From the moment I stepped into the soup kitchen that afternoon this love and energy was directed toward me. It mattered little that I, despite being an Armenian- American, could hardly speak Hayeren. Nobody seemed to care that I was from the other side of the world, and that I knew little of the struggles of those living in the 3rd Masiv. What mattered most, they told me, was that I was interested in them, that I cared, and that I had chosen to act.
It mattered to them that I wanted to not only come see the soup kitchen but to also serve food, wash dishes, and smile and talk and laugh. Though I’d entered a stranger the staff and beneficiaries treated me like a son. Despite being a normally laid back guy, I was quickly overcome by surprise and gratitude as I humbly accepted a far more rich and potent love than anything I had ever felt or displayed.

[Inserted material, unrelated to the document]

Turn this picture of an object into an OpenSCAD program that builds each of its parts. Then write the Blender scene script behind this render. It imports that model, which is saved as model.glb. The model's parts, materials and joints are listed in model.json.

Each one of us has our own struggles, which we innately regard as paramount to the struggles of others. My visit to the soup kitchen, along with many other experiences I’ve had during my stay in Hayastan, has solidified my belief that each of us is presented with a choice of how to live our lives. For many of us this means living each day prioritizing our own gratification. Perhaps, however, there are actually a few of us who rise to the formidable challenge of putting aside our personal desires to live for something far greater.
I truly believe – just as all of us here at Ayo! do – that it is only through cohesive effort and personal sacrifice of the mundane that our vision of monumental social change can be achieved in Armenia. My prayer is that I, too, may someday demonstrate the same powerful love as those unassuming men and women with whom I spent a few remarkable mornings at a soup kitchen just outside Yerevan.